I sudisti erano indignati, e dichiararono l’opera criminale, calunniosa e assolutamente falsa. Un libraio di Mobile, Alabama, fu costretto a lasciare la città per averne venduto delle copie. Stowe ricevette lettere minatorie e un pacco contenente l’orecchio smembrato di una persona di colore. I sudisti reagirono anche scrivendo i loro romanzi. Questi rappresentavano le vite felici degli schiavi, e spesso le contrapponevano alle miserabili esistenze dei lavoratori bianchi del Nord.
La maggior parte dei neri americani rispose con entusiasmo a Uncle Tom’s Cabin. Frederick Douglass era un amico della Stowe; lei lo aveva consultato su alcune sezioni del libro, e lui lodò il libro nei suoi scritti. La maggior parte degli abolizionisti neri lo vide come un enorme aiuto alla loro causa. Alcuni, tuttavia, si opposero al libro, vedendo il personaggio dello Zio Tom come troppo sottomesso e criticarono la Stowe per aver fatto emigrare i suoi personaggi neri più forti in Liberia.
È ironico che il libro che ha contribuito maggiormente alla causa antischiavista si sia guadagnato la reputazione che ha oggi di opera razzista. Lo zio Tom, anche se sfida l’autorità bianca per salvare i suoi compagni schiavi, è il modello dell’umiltà cristiana. È indulgente di fronte alla brutalità assoluta e soffre innumerevoli indignazioni con pazienza. Sebbene questo lo rendesse caro ai bianchi e li aiutasse a vedere i mali della schiavitù, incoraggiava anche l’immagine dell’uomo nero sottomesso e infantile – un’idea esagerata nelle produzioni teatrali di Uncle Tom’s Cabin. Molte di queste mostravano lo Zio Tom come un personaggio strisciante e sottomesso, e includevano spettacoli di mistrel con la faccia nera tra le scene.
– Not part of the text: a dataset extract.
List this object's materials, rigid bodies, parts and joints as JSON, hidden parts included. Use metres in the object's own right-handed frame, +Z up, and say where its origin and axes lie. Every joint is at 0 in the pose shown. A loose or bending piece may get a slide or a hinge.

Come la maggior parte degli scrittori bianchi del suo tempo, Harriet Beecher Stowe non poteva sfuggire al razzismo del tempo. A causa di questo, la sua opera ha alcuni gravi difetti, che a loro volta hanno contribuito a perpetuare immagini dannose degli afroamericani. Tuttavia, il libro, all’interno del suo genere di romanzo, era enormemente complesso nel carattere e nelle sue trame. Il libro indignava il Sud, e alla lunga, questo è il suo significato.